#### Input for this task

· · · · ·

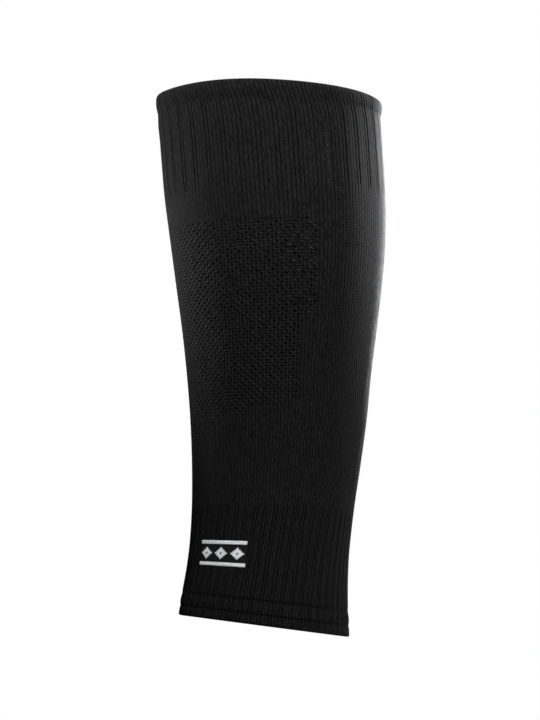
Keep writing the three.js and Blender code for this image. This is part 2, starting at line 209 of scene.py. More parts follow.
def valley(height, seam, depth, reach):
    """A soft dip along a seam line round the leg."""
    return -depth * (1 - smooth(np.abs(height - seam), 0, reach))


class Knit:
    """A mesh in the making: rows of points, faces, and their places on the knit."""

    def __init__(self):
        self.points, self.faces, self.uvs, self.slots = [], [], [], []
        self.first = self.count = 0

    def add(self, points, faces, uvs, slot=0):
        """faces hold point numbers from 0, and uvs a (wale, course) for each face corner.
        slot is the number of all the faces' material, or holds one for each."""
        self.points.append(np.asarray(points, float).reshape(-1, 3))
        self.first = self.count
        self.count += len(self.points[-1])
        self.add_faces(faces, uvs, slot)

    def add_faces(self, faces, uvs, slot=0):
        """More faces on the points that were added last."""
        self.faces.append(np.asarray(faces) + self.first)
        self.uvs.append(np.asarray(uvs, float).reshape(*np.shape(faces), 2))
        self.slots.append(np.full(len(faces), slot))

    def make(self, name, slots):
        """The finished object, with its materials in the order of their slots."""
        mesh = bpy.data.meshes.new(name)
        points = np.concatenate(self.points)
        sizes = np.concatenate([np.full(len(f), f.shape[1]) for f in self.faces])
        loops = np.concatenate([f.ravel() for f in self.faces])
        uvs = np.concatenate([u.reshape(-1, 2) for u in self.uvs])
        mesh.vertices.add(len(points))
        mesh.vertices.foreach_set("co", points.ravel().astype(np.float32))
        mesh.loops.add(len(loops))
        mesh.loops.foreach_set("vertex_index", loops.astype(np.int32))
        mesh.polygons.add(len(sizes))
        starts = np.concatenate([[0], np.cumsum(sizes)[:-1]])
        mesh.polygons.foreach_set("loop_start", starts.astype(np.int32))
        mesh.polygons.foreach_set("loop_total", sizes.astype(np.int32))
        layer = mesh.uv_layers.new(name="knit")
        layer.data.foreach_set("uv", uvs.ravel().astype(np.float32))
        mesh.polygons.foreach_set("use_smooth", np.ones(len(sizes), bool))
        mesh.polygons.foreach_set("material_index", np.concatenate(self.slots).astype(np.int32))
        mesh.update(calc_edges=True)
        mesh.validate()
        piece = bpy.data.objects.new(name, mesh)
        bpy.context.scene.collection.objects.link(piece)
        for slot in slots:
            mesh.materials.append(slot)
        return piece


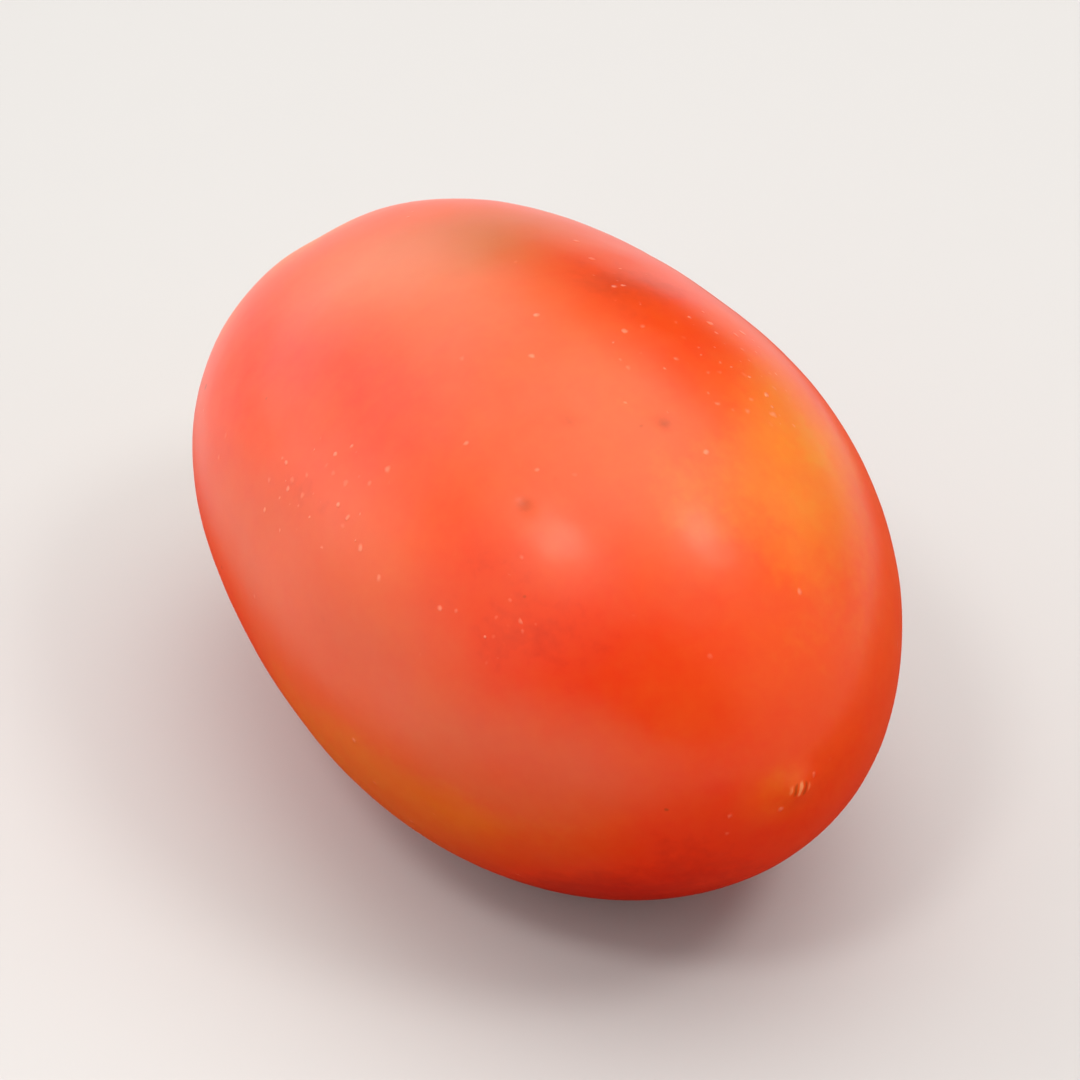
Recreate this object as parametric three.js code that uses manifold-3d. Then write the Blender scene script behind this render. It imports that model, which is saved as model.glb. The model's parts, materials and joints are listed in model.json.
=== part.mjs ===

· · · · ·

#### Your task
Write out the records shown above, exactly as they appear.

#### Reply
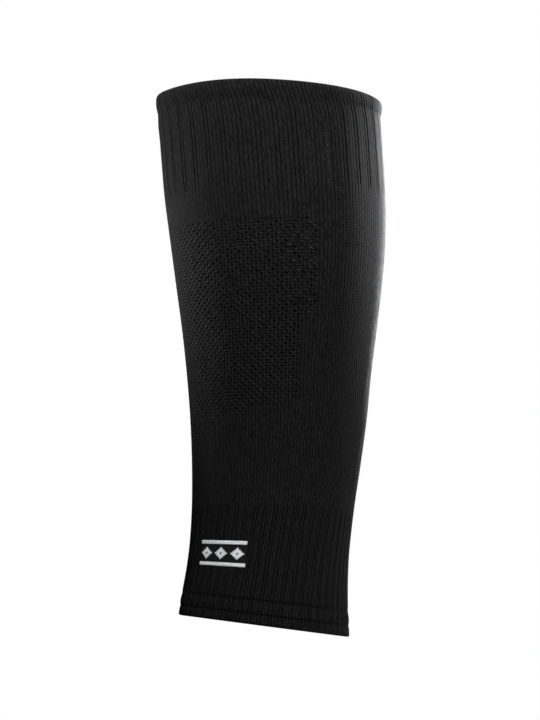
Keep writing the three.js and Blender code for this image. This is part 2, starting at line 209 of scene.py. More parts follow.
def valley(height, seam, depth, reach):
    """A soft dip along a seam line round the leg."""
    return -depth * (1 - smooth(np.abs(height - seam), 0, reach))


class Knit:
    """A mesh in the making: rows of points, faces, and their places on the knit."""

    def __init__(self):
        self.points, self.faces, self.uvs, self.slots = [], [], [], []
        self.first = self.count = 0

    def add(self, points, faces, uvs, slot=0):
        """faces hold point numbers from 0, and uvs a (wale, course) for each face corner.
        slot is the number of all the faces' material, or holds one for each."""
        self.points.append(np.asarray(points, float).reshape(-1, 3))
        self.first = self.count
        self.count += len(self.points[-1])
        self.add_faces(faces, uvs, slot)

    def add_faces(self, faces, uvs, slot=0):
        """More faces on the points that were added last."""
        self.faces.append(np.asarray(faces) + self.first)
        self.uvs.append(np.asarray(uvs, float).reshape(*np.shape(faces), 2))
        self.slots.append(np.full(len(faces), slot))

    def make(self, name, slots):
        """The finished object, with its materials in the order of their slots."""
        mesh = bpy.data.meshes.new(name)
        points = np.concatenate(self.points)
        sizes = np.concatenate([np.full(len(f), f.shape[1]) for f in self.faces])
        loops = np.concatenate([f.ravel() for f in self.faces])
        uvs = np.concatenate([u.reshape(-1, 2) for u in self.uvs])
        mesh.vertices.add(len(points))
        mesh.vertices.foreach_set("co", points.ravel().astype(np.float32))
        mesh.loops.add(len(loops))
        mesh.loops.foreach_set("vertex_index", loops.astype(np.int32))
        mesh.polygons.add(len(sizes))
        starts = np.concatenate([[0], np.cumsum(sizes)[:-1]])
        mesh.polygons.foreach_set("loop_start", starts.astype(np.int32))
        mesh.polygons.foreach_set("loop_total", sizes.astype(np.int32))
        layer = mesh.uv_layers.new(name="knit")
        layer.data.foreach_set("uv", uvs.ravel().astype(np.float32))
        mesh.polygons.foreach_set("use_smooth", np.ones(len(sizes), bool))
        mesh.polygons.foreach_set("material_index", np.concatenate(self.slots).astype(np.int32))
        mesh.update(calc_edges=True)
        mesh.validate()
        piece = bpy.data.objects.new(name, mesh)
        bpy.context.scene.collection.objects.link(piece)
        for slot in slots:
            mesh.materials.append(slot)
        return piece


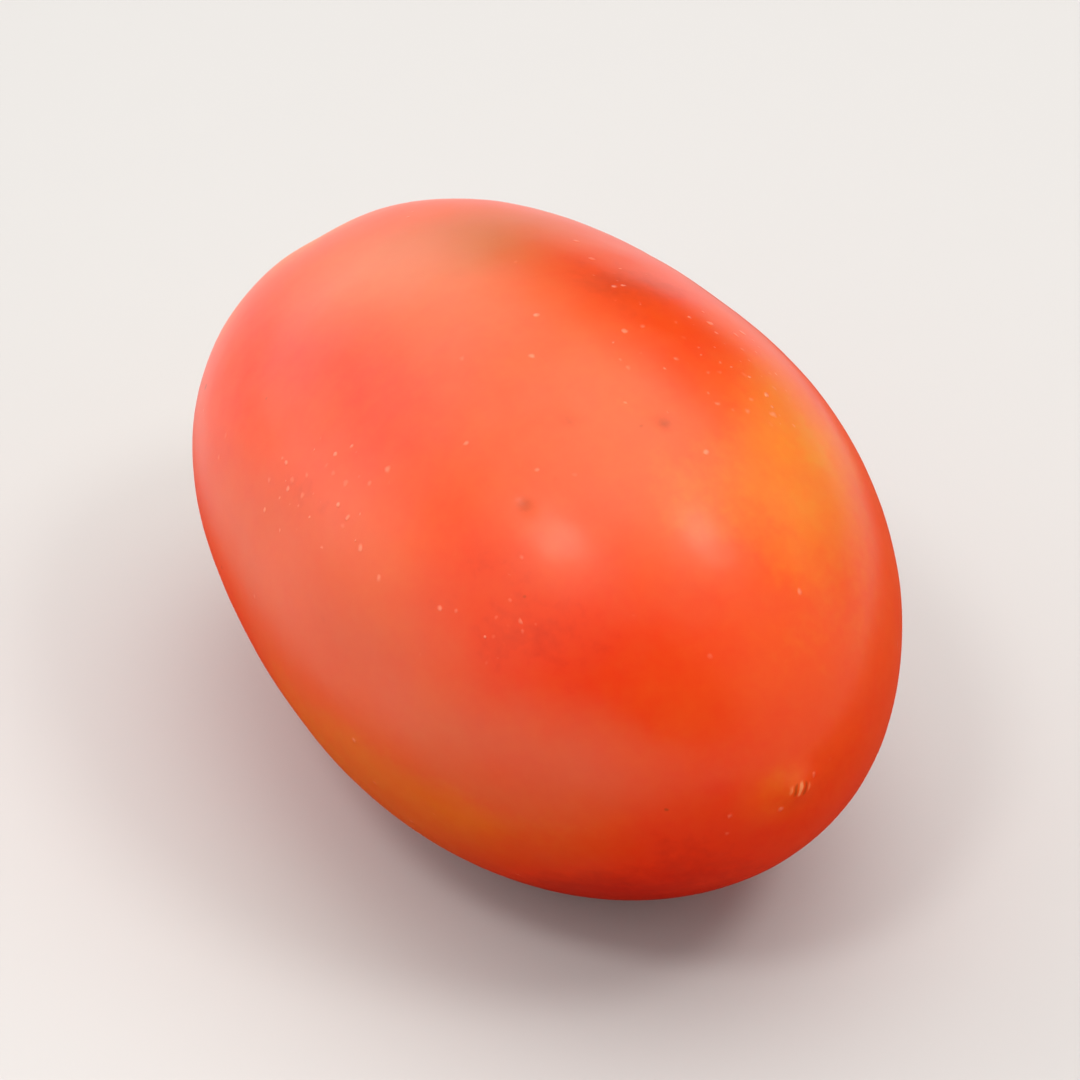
Recreate this object as parametric three.js code that uses manifold-3d. Then write the Blender scene script behind this render. It imports that model, which is saved as model.glb. The model's parts, materials and joints are listed in model.json.
=== part.mjs ===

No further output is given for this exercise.